Watalappam (also called watalappan or vattilappam) (වටලප්පන්, வட்டிலப்பம், Sri Lankan Malay: serikaya) is a Sri Lankan coconut custard pudding made of coconut milk or condensed milk, jaggery, cashew nuts, eggs, various spices, including cardamom, cloves, and nutmeg, and sometimes thick pandan juice or grated vanilla pods.
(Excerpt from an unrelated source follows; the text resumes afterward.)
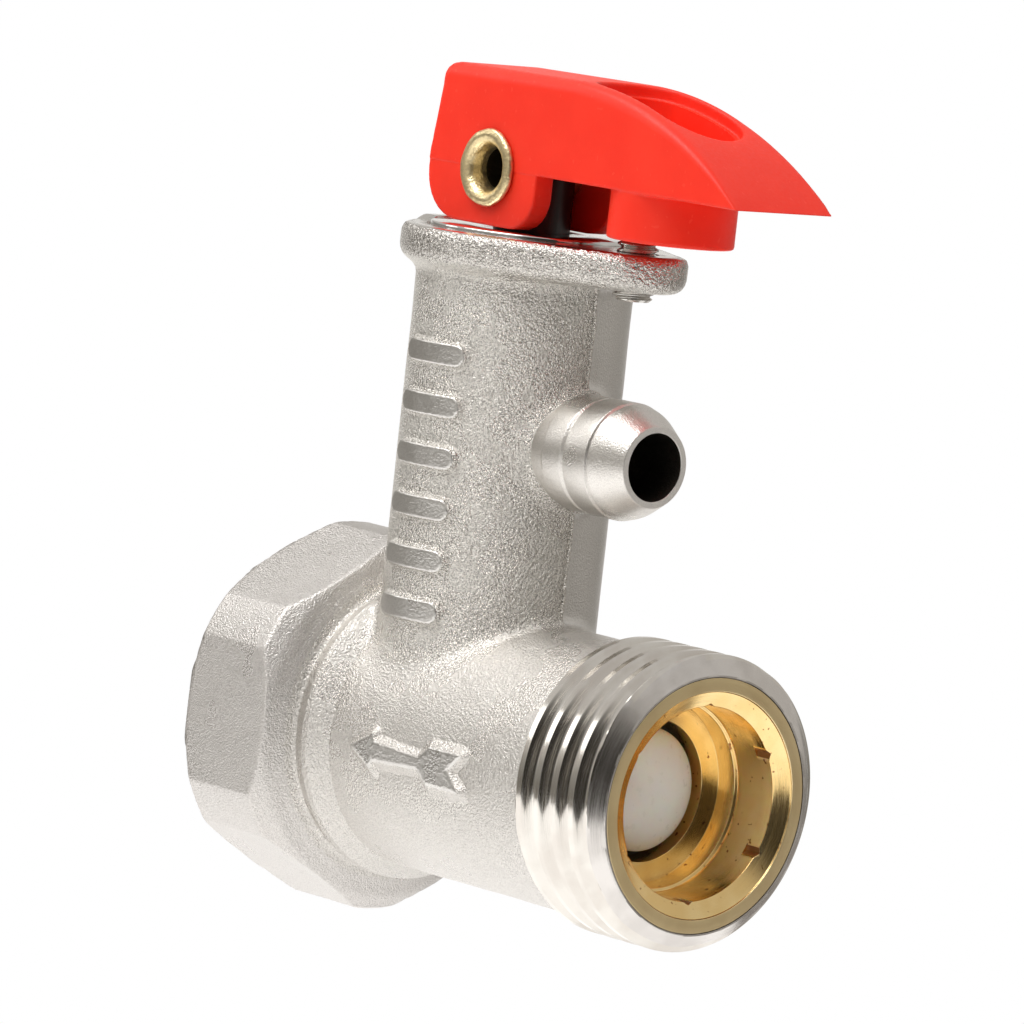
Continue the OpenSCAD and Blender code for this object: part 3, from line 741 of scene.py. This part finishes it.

The dish is believed to have been brought to the country by Sri Lankan Malays in the 18th century, who moved from Indonesia to the country during Dutch rule. The name, watalappam, could be a corruption of the Tamil words vattil (cup) and appam (cake), hence vatillappam (cup cake). The dish however was originally unknown to the Tamil population. It is more likely that the dessert is derived from a Malay dish known as serikaya, which is a steamed custard made from eggs, coconut milk, palm sugar and pandan or screwpine leaves. The similarity between the two dishes suggests a common origin. It is likely that it is a word borrowed from the Dutch, Vla, which means a custard, and was applied by the Moors as a vernacular name, vattil-appan, using the Tamil phrasing.

The dessert has come to be strongly identified with Sri Lanka's Muslim community and is a part of a traditional Eid al-Fitr celebrations, marking the end of Ramadan. It is also popular during weddings, religious festivals and other social functions and celebrations.